African American heroism was not daunted by Captain Oliver H. Perry's opinion of African American sailors. An African American sailor, Cyrus Tiffany, was instrumental in protecting the life of Perry. When the USS Lawrence, the flagship of the American navy on Lake Erie, was sunk during the battle at Put-in-Bay in July 1814, Tiffany and others were rowing Perry to the USS Niagara, the new flagship, when the British began to shoot at the rowboat. Tiffany shielded his captain with his body and allowed Perry to escape safety to the new ship.

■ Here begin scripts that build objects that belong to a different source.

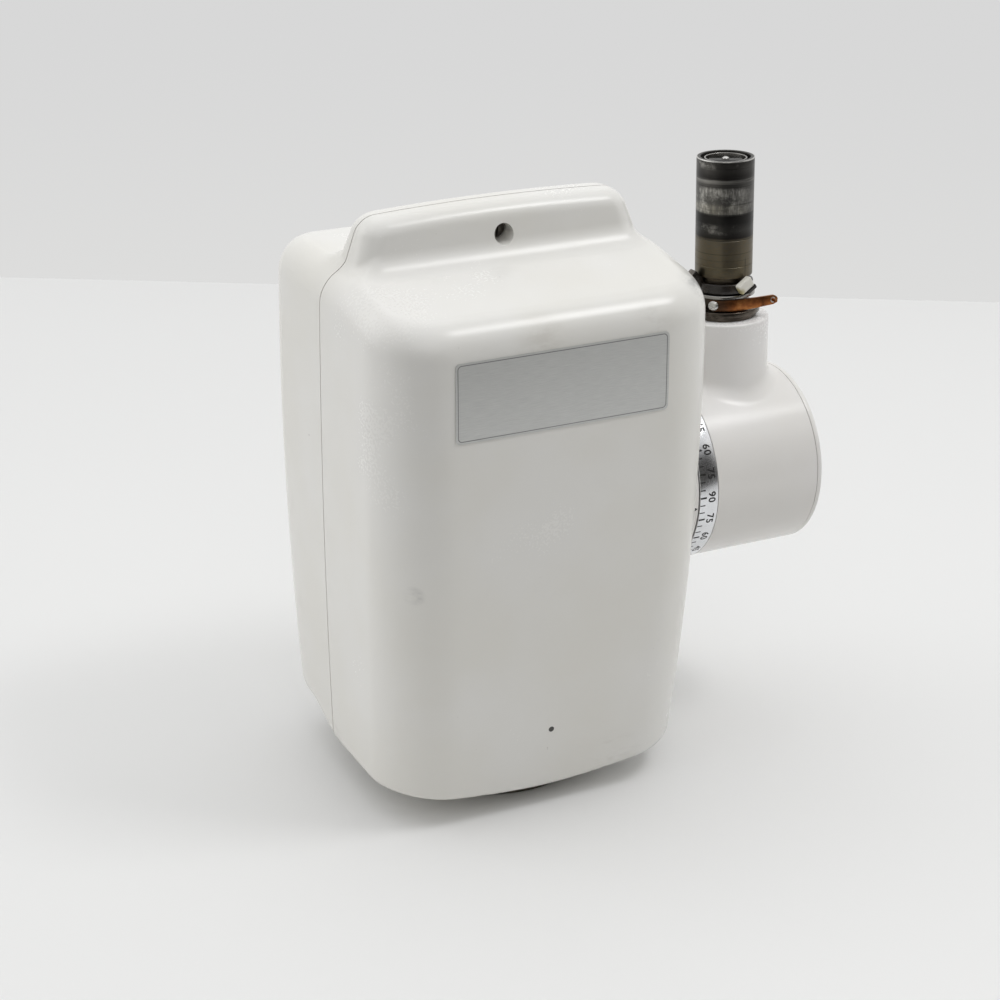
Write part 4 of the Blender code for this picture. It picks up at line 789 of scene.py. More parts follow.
tube_glass = Finish("tube_glass", (0.86, 0.93, 0.90), 0.06, 0.0, Transmission_Weight=0.9)
clouding = tube_glass.noise(tube_glass.place(), 60, 3)
tube_glass.feed("Roughness", clouding * 0.08 + 0.03)
tube_glass.feed("Base Color", tube_glass.mix(clouding, (0.82, 0.90, 0.86), (0.93, 0.97, 0.95)))

INNER = {
    "cast_alloy": cast_metal("cast_alloy", (0.50, 0.50, 0.51), 0.50, 500, 0.08),
    "lead": cast_metal("lead", (0.26, 0.26, 0.28), 0.58, 260, 0.10),
    "copper": winding_wire("copper_winding", 0.9 * MM),
    "core_iron": laminations,
    "tube_glass": tube_glass,
    "bright_steel": inner_steel,
    "dark_steel": washer_steel,
    "spring_bronze": cast_metal("bush_bronze", (0.50, 0.33, 0.15), 0.36, 900, 0.02),
    "black_plastic": black,
    "rubber": rubber,
    "natural_nylon": nylon,
    "casing_plastic": casing,
    "elbow_paint": elbow_white,
    "label_foil": label_foil,
    "dial_aluminium": dial_metal,
}
for part in frame["record"]["subparts"]:
    mesh = frame["nodes"][part["node"]].data
    mesh.materials.clear()
    mesh.materials.append(INNER[part["material_slot"]].material)
anode_copper = cast_metal("anode_copper", (0.60, 0.26, 0.14), 0.30, 1200, 0.02)
frame["nodes"]["anode"].data.materials[0] = anode_copper.material

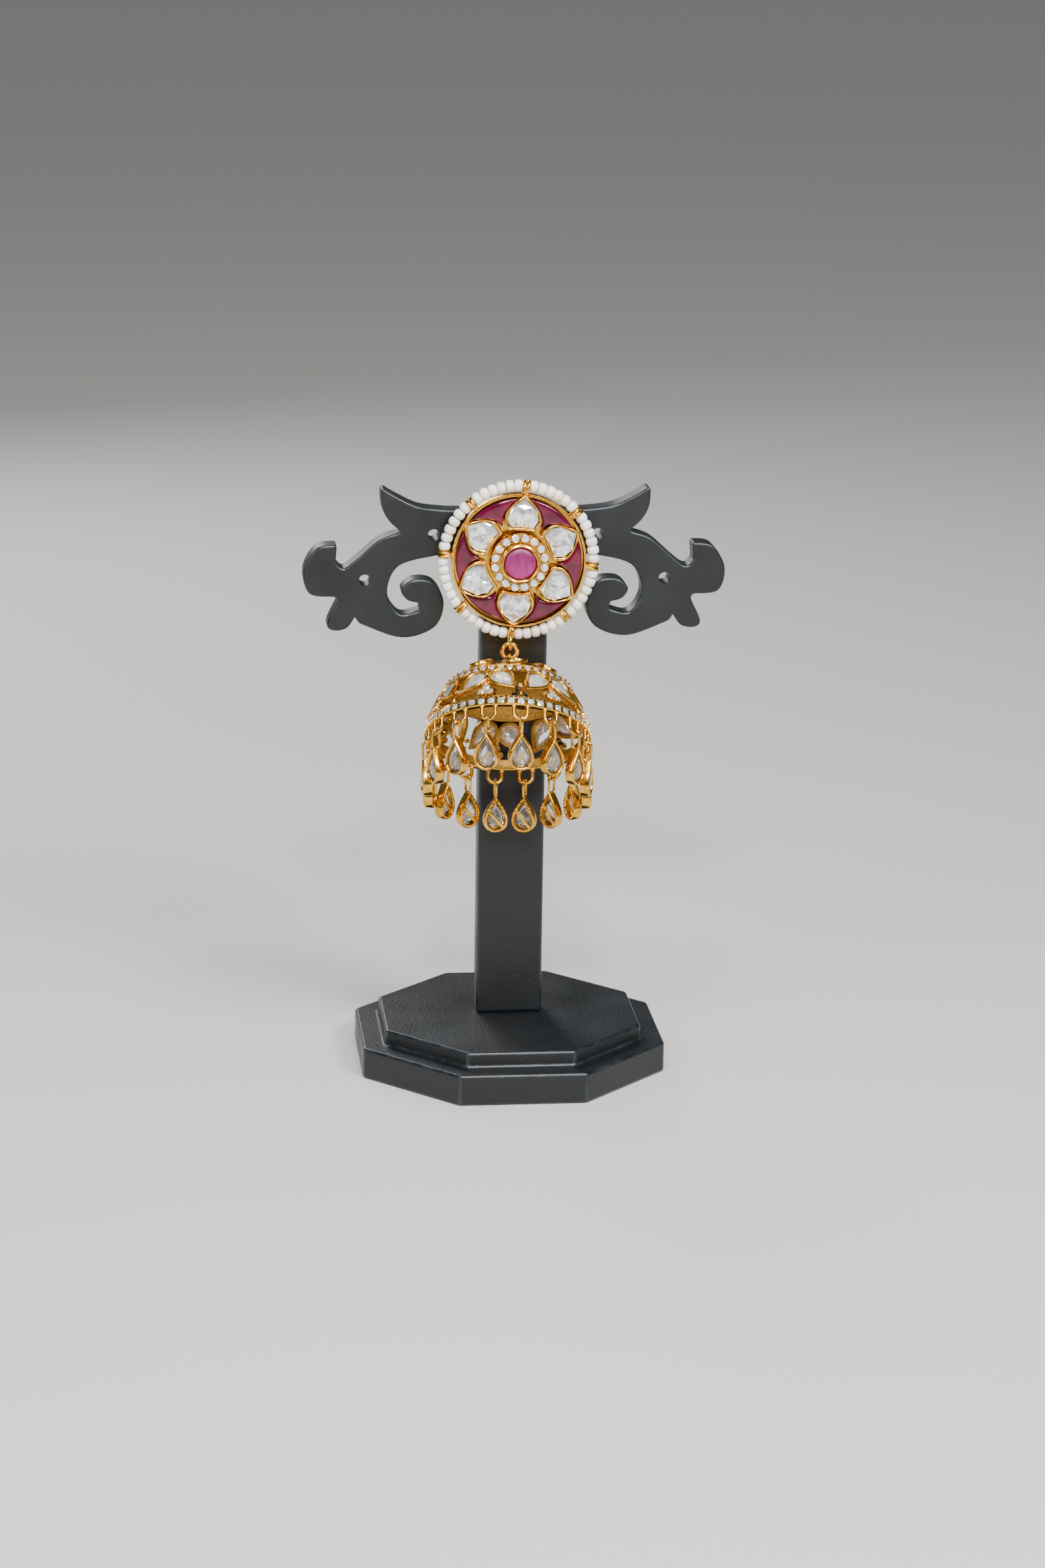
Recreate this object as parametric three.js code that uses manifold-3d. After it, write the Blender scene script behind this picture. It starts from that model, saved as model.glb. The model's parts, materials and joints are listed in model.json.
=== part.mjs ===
// Jhumka earring hanging on a display stand, in millimetres, +Z up.
// The origin is the middle of the stand's underside, and the stand's front faces -Y.
import * as THREE from 'three';
import { mergeVertices } from 'three/addons/utils/BufferGeometryUtils.js';
import Module from 'manifold-3d';

const wasm = await Module();
wasm.setup();

// Driving dimensions of the stand
const BASE_WIDTH = 55;
const BASE_HEIGHT = 5.7;
const STEP_WIDTH = 46.6;
const STEP_HEIGHT = 2.75;
const BASE_EDGE = 0.5;
const POST_WIDTH = 12;
const POST_DEPTH = 5.2;
const POST_FRONT = -1.04;
const BAR_FRONT = -2;
const BAR_DEPTH = 4.7;
const BAR_EDGE = 0.4;
const BAR_TOP = 102.5;
const BAR_UNDERSIDE = 94.25;
const PIN_HOLE_HEIGHT = 98.2;
const PIN_HOLE_RADIUS = 1.05;
const GAP = 0.3;
const STAND_OFF = 1;

// Driving dimensions of the stud
const STUD_X = 0.25;
const STUD_Z = 93.9;
const STUD_ROLL = -4.5;
const PLATE_RADIUS = 12;
const PLATE_THICKNESS = 1;
const RIM_INSIDE = 11.5;
const RIM_HEIGHT = 2.5;
const PETALS = 6;
const BEZEL_HEIGHT = 2.9;
const BEZEL_WALL = 0.45;
const COLLAR_RADIUS = 5.25;
const COLLAR_HEIGHT = 3.9;
const TOWER_RADIUS = 3.47;
const TOWER_HEIGHT = 5.2;
const CENTER_STONE_RADIUS = 2.7;
const CENTER_STONE_SEAT = 3.3;
const BEAD_RING_RADIUS = 13.4;
const BEAD_RADIUS = 1.1;
const BEAD_PITCH = 1.56;
const BEADS_IN_GROUP = 6;
const BEAD_GROUPS = 8;
const WRAP = { length: 2.5, width: 0.8, height: 2.7 };
const PIN_RADIUS = 0.45;
const PIN_LENGTH = 9.5;
const NUT_RADIUS = 2.3;
const NUT_LENGTH = 3.4;

// Driving dimensions of the links, the bell and its drops
const LINK_X = -1.25;
const LINK_Y = -5.9;
const LINK_Z = 77.7;
const LINK_RADIUS = 1.3;
const LINK_WIRE = 0.42;
const STUD_LOOP_WIRE = 0.36;
const BELL_LOOP_RADIUS = 1.15;
const BELL_LOOP_WIRE = 0.3;
const WIRE_GAP = 0.08;
const BELL_TILT = 38.5;
const BELL_TURN = 7;
const BELL_PHASE = 9.5;
const BELL_UNITS = 7;
const CROWN_RING_RADIUS = 7.4;
const CROWN_OPENING = { length: 5.2, width: 3.4 };
const GALLERY_BEZEL = { length: 6.75, width: 4.5, wall: 0.55, depth: 9.5, turn: 15.6, lean: 142 };
const GALLERY_WALL = 1;
const STEM_WIDTH = 0.8;
const CLUSTER_RADIUS = 1.15;
const CLUSTER_DEPTH = 12.6;
const LOOPS = 16;
const LOOP_RING_RADIUS = 14.2;
const LOOP_TOP = 15.2;
const LOOP_BOTTOM = 18.15;
const LOOP_RADIUS = 1.2;
const LOOP_WIRE = 0.33;
const BAIL_WIRE = 0.24;
const BAIL_RADIUS = 0.72;
const BAIL_LENGTH = 3.3;
const DROP_LENGTH = 6.8;
const DROP_WIDTH = 4.5;
const DROP_DEPTH = 1.7;
const DROP_WALL = 0.55;
const DROP_BAR = { height: 0.8, thickness: 0.45, lean: -50 };
const STONE_GAP = 0.2;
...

July 8, 1876 – The Hamburg, SC Massacre (also known as the Hamburg Riot) occurred and was a key event leading up to the last election season of the Reconstruction era. It was the first of a series of civil disturbances, many of which Democrats planned in the majority-black/Republican Edgefield District, to disrupt Republican meetings and suppress black voting through actual and threatened violence. Beginning with a dispute nominally over free passage on a public road, this incident was based on racial and political grounds. A court hearing attracted armed white militia numbering more than one hundred. They attacked about 30 black militia of the National Guard at the armory, killing two as they tried to leave that night. Later that night, they murdered four freedmen of the militia while holding them as prisoners and wounded several others. In total, the events in Hamburg resulted in the death of one white man and six freedmen; several more blacks were wounded by the white mob. Although 94 white men were indicted for murder by a coroner's jury, none was prosecuted.
July 6, 1957 – Althea Gibson became the first black tennis player to win Wimbledon. Gibson also won the women’s doubles championship later in the day. Gibson had made history before. In 1950, she became the first black tennis player to compete in the United States National Championship, now known as the United States Open. And in 1956, she became the first black player to win a grand slam, at the French Open.

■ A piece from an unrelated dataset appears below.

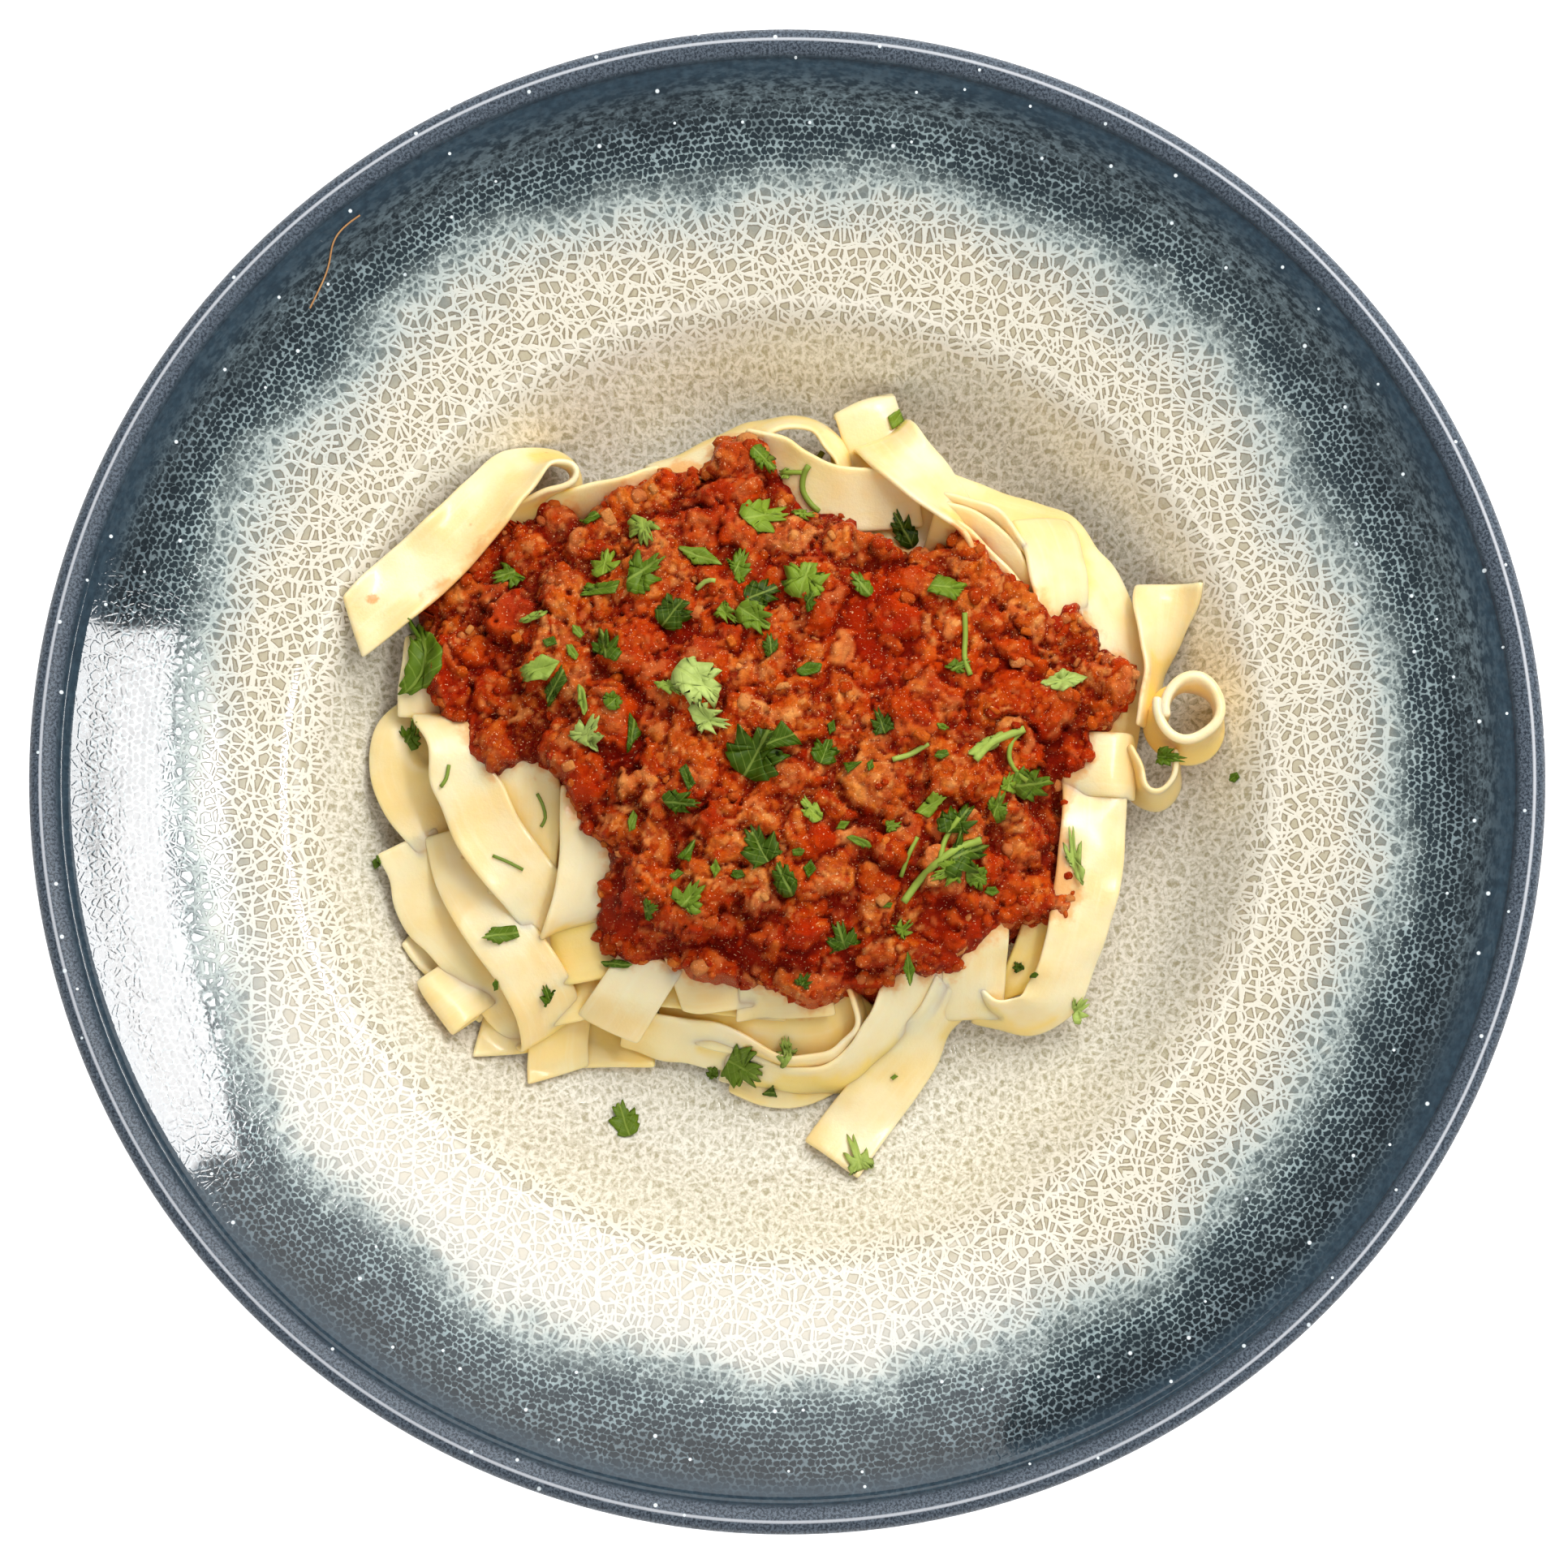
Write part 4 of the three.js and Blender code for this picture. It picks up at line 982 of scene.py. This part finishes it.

July 4, 1963 – The Presidential Medal of Freedom was awarded to Marian Anderson for Music and to Ralph Bunche for Diplomacy.

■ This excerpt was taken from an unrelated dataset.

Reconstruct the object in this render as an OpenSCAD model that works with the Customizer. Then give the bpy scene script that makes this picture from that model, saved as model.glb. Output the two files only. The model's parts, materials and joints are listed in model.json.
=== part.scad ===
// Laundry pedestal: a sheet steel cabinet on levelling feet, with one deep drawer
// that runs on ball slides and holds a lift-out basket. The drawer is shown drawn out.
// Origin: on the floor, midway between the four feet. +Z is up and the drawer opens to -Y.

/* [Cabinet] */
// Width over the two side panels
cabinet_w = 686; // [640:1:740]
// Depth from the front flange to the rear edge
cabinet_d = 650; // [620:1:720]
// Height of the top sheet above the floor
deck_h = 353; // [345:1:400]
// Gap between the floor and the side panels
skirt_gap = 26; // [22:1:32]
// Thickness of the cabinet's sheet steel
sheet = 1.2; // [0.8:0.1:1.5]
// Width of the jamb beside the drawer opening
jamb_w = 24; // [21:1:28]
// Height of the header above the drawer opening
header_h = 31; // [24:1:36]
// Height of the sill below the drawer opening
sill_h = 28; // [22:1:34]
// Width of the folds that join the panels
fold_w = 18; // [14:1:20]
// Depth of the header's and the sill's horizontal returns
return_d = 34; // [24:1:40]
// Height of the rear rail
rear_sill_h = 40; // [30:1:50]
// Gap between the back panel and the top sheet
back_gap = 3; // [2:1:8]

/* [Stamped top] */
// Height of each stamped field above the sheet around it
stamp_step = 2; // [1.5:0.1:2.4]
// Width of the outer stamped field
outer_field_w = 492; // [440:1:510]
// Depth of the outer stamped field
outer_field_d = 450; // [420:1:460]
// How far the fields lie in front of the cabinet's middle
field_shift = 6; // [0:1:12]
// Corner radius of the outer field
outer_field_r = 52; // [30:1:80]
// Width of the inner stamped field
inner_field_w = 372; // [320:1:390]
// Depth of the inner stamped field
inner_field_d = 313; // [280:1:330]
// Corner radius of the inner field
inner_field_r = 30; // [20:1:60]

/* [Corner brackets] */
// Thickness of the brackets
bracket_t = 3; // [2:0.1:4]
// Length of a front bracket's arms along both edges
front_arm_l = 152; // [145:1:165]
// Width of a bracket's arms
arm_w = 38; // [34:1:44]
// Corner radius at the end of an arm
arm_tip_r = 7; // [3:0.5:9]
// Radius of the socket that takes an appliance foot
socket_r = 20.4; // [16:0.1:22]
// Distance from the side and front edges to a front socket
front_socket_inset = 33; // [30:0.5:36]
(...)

July 2, 1692 - A black slave named Candy was acquitted following her trial in Salem, Massachusetts, on charges that she “wickedly, maliciously, and feloniously” practiced acts of sorcery in Salem. Her accusers saw Candy and other African women as easy targets if only because, in their minds, the devil was “black.”
July 1, 1976 – Kenneth Allen Gibson, who served as the 36th Mayor of Newark, New Jersey, was elected as the first African-American president of the U. S. Conference of Mayors.